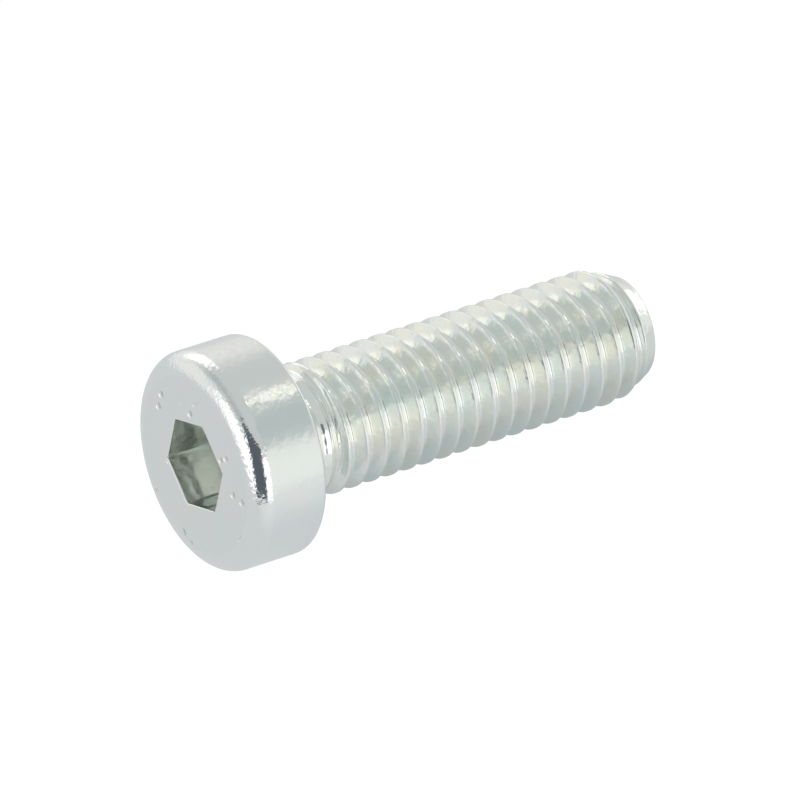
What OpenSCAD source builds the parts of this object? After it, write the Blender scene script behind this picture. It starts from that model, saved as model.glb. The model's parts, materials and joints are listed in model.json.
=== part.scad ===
// Low head cap screw with a hexagon socket, M8 x 25, threaded close to the head.
// One piece of cold formed, zinc plated steel with a rolled thread.
// It lies as it comes to rest on a flat surface: on the rim of its head and on the
// thread near its tip, with the head toward -X and the tip toward +X.
// The origin is on that surface, under the middle of the screw. Sizes in millimetres.

/* [Head] */
// Outside diameter of the head
head_d = 13; // [12.4:0.1:16]
// Height of the head, from its bearing face to its top
head_h = 4.7; // [4.4:0.1:8]
// Radius that rounds the top edge of the head
top_edge_r = 1; // [0.3:0.1:1.6]
// Bevel that breaks the edge of the bearing face
bearing_bevel = 0.25; // [0.1:0.05:0.5]

/* [Socket] */
// Width of the hexagon across its flats
socket_af = 5; // [4:0.1:6]
// Depth of the flats at the corners of the hexagon
socket_depth = 3.8; // [2:0.1:3.9]
// Further depth of the shallow cone that closes the socket
socket_cone_h = 0.45; // [0.1:0.05:0.6]
// Turn of the hexagon about the screw's axis
socket_turn = 7; // [0:1:59]

/* [Shank] */
// Length from the bearing face to the tip, a nominal 25 within its tolerance
shank_l = 25.2; // [16:0.1:60]
// Diameter of the neck between the head and the thread
neck_d = 7.4; // [7.2:0.05:7.6]
// Length of the neck, from the bearing face to where the thread begins
neck_l = 2; // [1:0.1:4]
// Radius of the fillet where the neck meets the bearing face
neck_fillet_r = 0.4; // [0.1:0.05:0.6]

/* [Thread] */
// Major diameter of the thread, which its tolerance lets lie just below 8
thread_d = 7.9; // [7.7:0.01:8]
// Diameter at the sides of the rounded root
root_d = 6.5; // [6.4:0.05:6.8]
// How much deeper the root is at its middle
root_sag = 0.05; // [0:0.01:0.1]
// Distance from one crest to the next
pitch = 1.25; // [1:0.25:1.5]
// Length over which the thread rises out of the neck
runout_l = 1.2; // [0.3:0.1:1.5]
// Height of the low shoulder where the thread begins
shoulder_h = 0.05; // [0.02:0.01:0.1]
// Turn of the thread about the screw's axis
thread_turn = 290; // [0:1:359]
// Straight sides that one turn of the thread is made of
turn_sides = 40; // [24:4:48]

/* [Tip] */
// Diameter of the flat end face
tip_d = 6; // [5.5:0.1:6.8]
// Length of the bevel between the thread and the end face
tip_bevel_l = 2; // [0.5:0.1:2.4]

/* [Hidden] */
$fn = 96;

// Past a face by this much, a cut leaves no skin
cut_margin = 1;
// The thread's rod starts this far inside the neck
thread_root_l = 0.5;

// One pitch of the thread, as [share of the pitch, radius]: a rounded root, a flank
// at 30 degrees, a flat crest and the flank down to the next root
thread_section = [
    [0, root_d / 2],
    [0.125, root_d / 2 - root_sag],
    [0.25, root_d / 2],
    [0.5625, thread_d / 2],
    [0.6875, thread_d / 2]];
section_points = len(thread_section);
crest_end = section_points - 1;

// The screw rests on the rim of its head and on the last full crest of its thread,
// where that crest passes under the screw
full_thread_end = shank_l - tip_bevel_l;
low_side = 360 - thread_turn;
turns_to_last = floor((full_thread_end - thread_height(0, crest_end)) / pitch
    - low_side / 360);
last_crest = thread_height(0, crest_end) + pitch * (turns_to_last + low_side / 360);
rest_tilt = atan((head_d - thread_d) / 2 / (last_crest + bearing_bevel));
axis_height = head_d / 2 * cos(rest_tilt) - bearing_bevel * sin(rest_tilt);

// How far the head and the tip reach to each side of the bearing face, at rest
reach_back = (head_h - top_edge_r) * cos(rest_tilt)
    + (head_d / 2 - top_edge_r) * sin(rest_tilt) + top_edge_r;
reach_front = max(
    shank_l * cos(rest_tilt) + tip_d / 2 * sin(rest_tilt),
    full_thread_end * cos(rest_tilt) + thread_d / 2 * sin(rest_tilt));

socket_corner_d = socket_af / cos(30);

steel = [0.80, 0.82, 0.82];

// Outline of the head, from the axis outward. The bearing face is at height 0
module head_outline() {
    inner_r = head_d / 2 - top_edge_r;
    translate([0, -head_h]) square([inner_r, head_h]);
    translate([0, -head_h + top_edge_r])
        square([head_d / 2, head_h - top_edge_r - bearing_bevel]);
    translate([inner_r, -head_h + top_edge_r]) circle(top_edge_r);
    polygon([
        [0, -bearing_bevel],
        [head_d / 2, -bearing_bevel],
        [head_d / 2 - bearing_bevel, 0],
        [0, 0]]);
}

// Outline of the neck, from the axis outward
module neck_outline() {
    translate([0, -bearing_bevel]) square([neck_d / 2, neck_l + bearing_bevel]);
}

// Outline of the ring that fills the corner between the neck and the bearing face
module fillet_outline() {
    difference() {
        translate([neck_d / 2 - bearing_bevel, -bearing_bevel])
            square([neck_fillet_r + bearing_bevel, neck_fillet_r + bearing_bevel]);
        translate([neck_d / 2 + neck_fillet_r, neck_fillet_r]) circle(neck_fillet_r);
    }
}

module head() {
    color(steel) rotate_extrude() head_outline();
}

module neck() {
    color(steel) {
        rotate_extrude() neck_outline();
        rotate_extrude() fillet_outline();
    }
}

// Rows of points in the helix, with a spare turn past each end
thread_rows = section_points * (ceil((shank_l - neck_l) / pitch) + 2);

// Where row j of the helix has come to after i sides of a turn
function thread_height(i, j) =
    neck_l + pitch * (floor(j / section_points) - 1.5
        + thread_section[j % section_points][0] + i / turn_sides);

// The thread rises from just inside the neck to its full depth
function thread_radius(j, height) =
    let (
        base = neck_d / 2 - shoulder_h,
        rise = min(1, max(0, (height - neck_l) / runout_l)))
    base + (thread_section[j % section_points][1] - base) * rise;

function thread_point(i, j) =
    let (
        height = thread_height(i, j),
        radius = thread_radius(j, height),
        turn = 360 * i / turn_sides)
    [radius * cos(turn), radius * sin(turn), height];

// The point beside point i of row j, one side further round and up the helix
function beside(i, j) =
    i < turn_sides - 1 ? j * turn_sides + i + 1 : (j + section_points) * turn_sides;

// A rod with the thread round it, longer at both ends than the screw needs
module threaded_rod() {
    last_row = thread_rows - section_points;
    helix = [for (j = [0:thread_rows]) for (i = [0:turn_sides - 1]) thread_point(i, j)];
    low_end = len(helix);
    high_end = low_end + 1;
    points = concat(helix, [
        [0, 0, thread_height(0, 0)],
        [0, 0, thread_height(turn_sides, last_row)]]);
    wall = [
        for (j = [0:last_row - 1]) for (i = [0:turn_sides - 1])
            let (
                here = j * turn_sides + i,
                above = here + turn_sides,
                next = beside(i, j),
                next_above = beside(i, j + 1))
            each [[here, above, next], [next, above, next_above]]];
    low_cap = concat(
        [for (i = [0:turn_sides - 1]) [low_end, i, beside(i, 0)]],
        [for (j = [0:section_points - 1])
            [low_end, (j + 1) * turn_sides, j * turn_sides]]);
    high_cap = concat(
        [for (i = [0:turn_sides - 1])
            [high_end, beside(i, last_row), last_row * turn_sides + i]],
        [for (j = [last_row:last_row + section_points - 1])
            [high_end, j * turn_sides, (j + 1) * turn_sides]]);
    polyhedron(points, concat(wall, low_cap, high_cap));
}

// What is left of the rod: it starts inside the neck and is bevelled at the tip
module thread_envelope() {
    bevel_slope = (thread_d - tip_d) / 2 / tip_bevel_l;
    rotate_extrude() polygon([
        [0, neck_l - thread_root_l],
        [thread_d / 2 + cut_margin, neck_l - thread_root_l],
        [thread_d / 2 + cut_margin, full_thread_end - cut_margin / bevel_slope],
        [tip_d / 2, shank_l],
        [0, shank_l]]);
}

module thread() {
    color(steel) intersection() {
        rotate([0, 0, thread_turn]) threaded_rod();
        thread_envelope();
    }
}

// The hexagon that a key turns, closed by a shallow cone
module socket() {
    color(steel) intersection() {
        translate([0, 0, -head_h - cut_margin]) rotate([0, 0, socket_turn])
            cylinder(
                h = cut_margin + socket_depth + socket_cone_h,
                d = socket_corner_d,
                $fn = 6);
        union() {
            translate([0, 0, -head_h - cut_margin])
                cylinder(h = cut_margin + socket_depth, d = socket_corner_d + cut_margin);
            translate([0, 0, -head_h + socket_depth])
                cylinder(h = socket_cone_h, d1 = socket_corner_d, d2 = 0);
        }
    }
}

// The screw about its own axis, with the tip upward and the bearing face at height 0
module upright_screw() {
    difference() {
        union() {
            head();
            neck();
            thread();
        }
        socket();
    }
}

module cap_screw() {
    translate([(reach_back - reach_front) / 2, 0, axis_height])
        rotate([0, 90 + rest_tilt, 0])
            upright_screw();
}

cap_screw();
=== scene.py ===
import bpy
import json
import math
import numpy as np
from mathutils import Matrix, Vector


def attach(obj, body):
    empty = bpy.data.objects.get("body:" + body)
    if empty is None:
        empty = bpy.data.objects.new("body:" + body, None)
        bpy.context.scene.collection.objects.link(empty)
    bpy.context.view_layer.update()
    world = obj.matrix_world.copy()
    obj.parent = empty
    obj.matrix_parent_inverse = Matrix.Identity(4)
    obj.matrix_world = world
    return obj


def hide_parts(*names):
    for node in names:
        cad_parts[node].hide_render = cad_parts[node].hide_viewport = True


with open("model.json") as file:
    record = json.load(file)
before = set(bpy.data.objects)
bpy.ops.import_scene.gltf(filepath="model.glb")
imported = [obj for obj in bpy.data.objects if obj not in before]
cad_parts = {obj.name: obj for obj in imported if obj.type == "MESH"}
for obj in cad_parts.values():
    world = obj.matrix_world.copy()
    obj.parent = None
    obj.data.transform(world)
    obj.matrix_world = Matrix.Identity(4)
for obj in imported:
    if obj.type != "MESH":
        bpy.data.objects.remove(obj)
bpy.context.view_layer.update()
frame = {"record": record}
mm = 0.001
print("frame loaded")

# where the screw lies: the middle of its bearing face, and its axis toward the tip
bearingFace = next(m for m in frame["record"]["mounts"] if m["name"] == "bearing_face")
bearingMiddle = Vector(bearingFace["pos_m"])
tipward = Vector(bearingFace["axis"]).normalized()
across = Vector((0, 1, 0))
downward = across.cross(tipward)

head = {
    "diameter": 13 * mm,
    "height": 4.7 * mm,
    "crownFrom": 4.7 * mm,  # radius where the face begins to fall away toward the rim
    "crown": 0.035 * mm,
    "rimWidth": 1.45 * mm,  # half widths of the ellipse that rounds the rim
    "rimHeight": 1.1 * mm,
    "rimStart": 9.9,  # degrees of the ellipse whose place the crowned face takes
    "bearingBevel": 0.25 * mm,
}

socket = {
    "flats": 5 * mm,
    "depth": 3.8 * mm,
    "cone": 0.45 * mm,  # the shallow cone that closes it
    "cornerRadius": 0.12 * mm,
    "mouthBevel": 0.09 * mm,
    "turn": 7,  # degrees about the axis
}

shank = {
    "length": 25.2 * mm,
    "neckDiameter": 7.1 * mm,
    "neckLength": 2 * mm,
    "neckFillet": 0.4 * mm,
    "plainEnd": 1.6 * mm,  # where the fine rings of the neck begin
    "tipDiameter": 6 * mm,
    "tipBevel": 2.05 * mm,
    "tipEdge": 0.27 * mm,  # radius between the bevel and the end face
    "threadShows": (3 * mm, 3.6 * mm),  # the valley's duller finish comes in here
    "threadFades": (24.1 * mm, 24.5 * mm),  # and goes again here
}

thread = {
    "diameter": 7.9 * mm,
    "rootDiameter": 6.5 * mm,
    "rootSag": 0.05 * mm,
    "pitch": 1.25 * mm,
    "turn": 290,  # degrees about the axis
    "runOut": 1.2 * mm,  # over which it rises out of the neck
    "blankDiameter": 7.34 * mm,  # of the bare stretch that the run-out rises from
    "crestSoftness": 0.014 * mm,  # how round rolling left the corners
    "rootSoftness": 0.016 * mm,
    "bevelSoftness": 0.16 * mm,  # how round the thread's edge is where the bevel cuts it
    "crestSeam": 0.002 * mm,  # the faint fold along the crest
    "seamWidth": 0.018,  # in pitches, as the next three are
    "crestHalf": 1 / 16,  # half width of the flat crest
    "rootHalf": 1 / 8,  # half width of the rounded root
    "crestAt": 0.125,  # where the middle of the crest lies, past the thread's start
    "wobble": 0.006 * mm,
    "wobbleWaves": ((3, 90), (1, -210)),  # how many go round the shank, and how many to the metre
    "helixStart": 3.3 * mm,
    "helixEnd": 22.6 * mm,
    "fineStep": 0.038 * mm,
    "burnished": (0.03, 0.055),  # pitches from the crest's middle over which its burnish goes
}

dieRings = {  # the fine ridges pressed into the neck where the thread begins
    "at": (1.55 * mm, 2.22 * mm, 2.47 * mm, 2.72 * mm, 2.97 * mm),
    "height": 0.042 * mm,
    "halfWidth": 0.055 * mm,
    "slope": (1.78 * mm, 2.1 * mm),  # where the neck rises to the rolled blank
}

sides = 192  # round the axis: a multiple of 6, so that the hexagon keeps its corners
turns = socket["turn"] / 360 + np.arange(sides) / sides


def softMin(a, b, reach):
    near = np.maximum(reach - np.abs(a - b), 0) / reach
    return np.minimum(a, b) - near * near * reach / 4


def softMax(a, b, reach):
    return -softMin(-a, -b, reach)


def smoothStep(value, start, end):
    share = np.clip((value - start) / (end - start), 0, 1)
    return share * share * (3 - 2 * share)


# the thread's section, by how far a point is round from the crest, in pitches
def threadSection(fromCrest):
    top, side, low = thread["diameter"] / 2, thread["rootDiameter"] / 2, thread["rootSag"]
    crestHalf, rootHalf = thread["crestHalf"], thread["rootHalf"]
    flank = top - (fromCrest - crestHalf) / (0.5 - crestHalf - rootHalf) * (top - side)
    root = side - low + low * ((0.5 - fromCrest) / rootHalf) ** 2
    seam = thread["crestSeam"] * np.exp(-(fromCrest / thread["seamWidth"]) ** 2)
    return softMin(top - seam, softMax(flank, root, thread["rootSoftness"]), thread["crestSoftness"])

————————

| Given request |
Retype only what lies between the line bearing "face at height 0" and the line bearing "obj.parent = empty", keeping both of those lines.

| Response for this exercise |
// The screw about its own axis, with the tip upward and the bearing face at height 0
module upright_screw() {
    difference() {
        union() {
            head();
            neck();
            thread();
        }
        socket();
    }
}

module cap_screw() {
    translate([(reach_back - reach_front) / 2, 0, axis_height])
        rotate([0, 90 + rest_tilt, 0])
            upright_screw();
}

cap_screw();
=== scene.py ===
import bpy
import json
import math
import numpy as np
from mathutils import Matrix, Vector


def attach(obj, body):
    empty = bpy.data.objects.get("body:" + body)
    if empty is None:
        empty = bpy.data.objects.new("body:" + body, None)
        bpy.context.scene.collection.objects.link(empty)
    bpy.context.view_layer.update()
    world = obj.matrix_world.copy()
    obj.parent = empty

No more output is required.